Un recente studio di Wu et al. (2024) ha messo in luce la distinzione fondamentale tra tumori “caldi” e “freddi”, aprendo nuove prospettive per migliorare l’efficacia delle terapie immunitarie contro il cancro. Sebbene l’immunoterapia, in particolare il blocco dei checkpoint immunitari (ICB), abbia rivoluzionato il trattamento oncologico, solo una parte dei pazienti risponde positivamente.
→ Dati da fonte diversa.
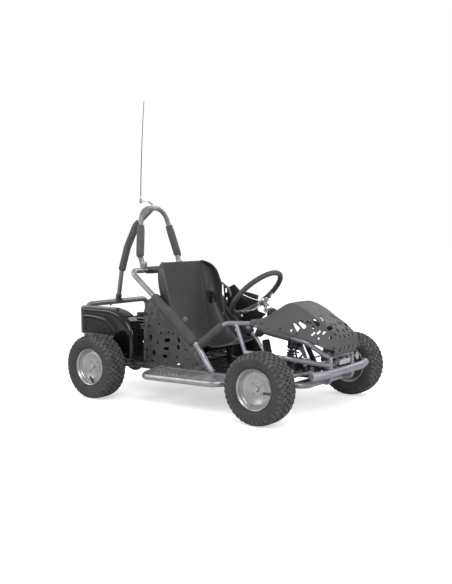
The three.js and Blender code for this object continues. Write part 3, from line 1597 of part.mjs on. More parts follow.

La differenza risiede nella risposta immunitaria del microambiente tumorale: i tumori “caldi”, caratterizzati da un’alta infiltrazione di cellule T, rispondono meglio all’ICB, mentre quelli “freddi” mostrano una resistenza naturale a tali terapie (Wu et al., 2024).
Per superare queste barriere, i ricercatori propongono di combinare l’ICB con altre terapie per trasformare i tumori “freddi” in “caldi”, promuovendo così una maggiore infiltrazione immunitaria nel tumore. Vari fattori, come l’espressione di antigeni e le modifiche epigenetiche, giocano un ruolo chiave nella capacità delle cellule T di riconoscere e attaccare le cellule tumorali. Ad esempio, nei tumori con una ridotta espressione antigenica, l’uso di inibitori dell’autofagia potrebbe aumentare l’efficacia dell’ICB, migliorando la presenza di cellule T citotossiche nel tessuto tumorale (Wu et al., 2024).
Inoltre, le cellule dendritiche, essenziali per attivare le risposte immunitarie, risultano spesso limitate nelle loro funzioni all’interno dei tumori, riducendo l’efficacia delle terapie. Comprendere meglio questi meccanismi immunologici potrebbe permettere lo sviluppo di approcci personalizzati, favorendo la conversione dei tumori “freddi” in “caldi” e migliorando così i risultati clinici per molti pazienti (Wu et al., 2024).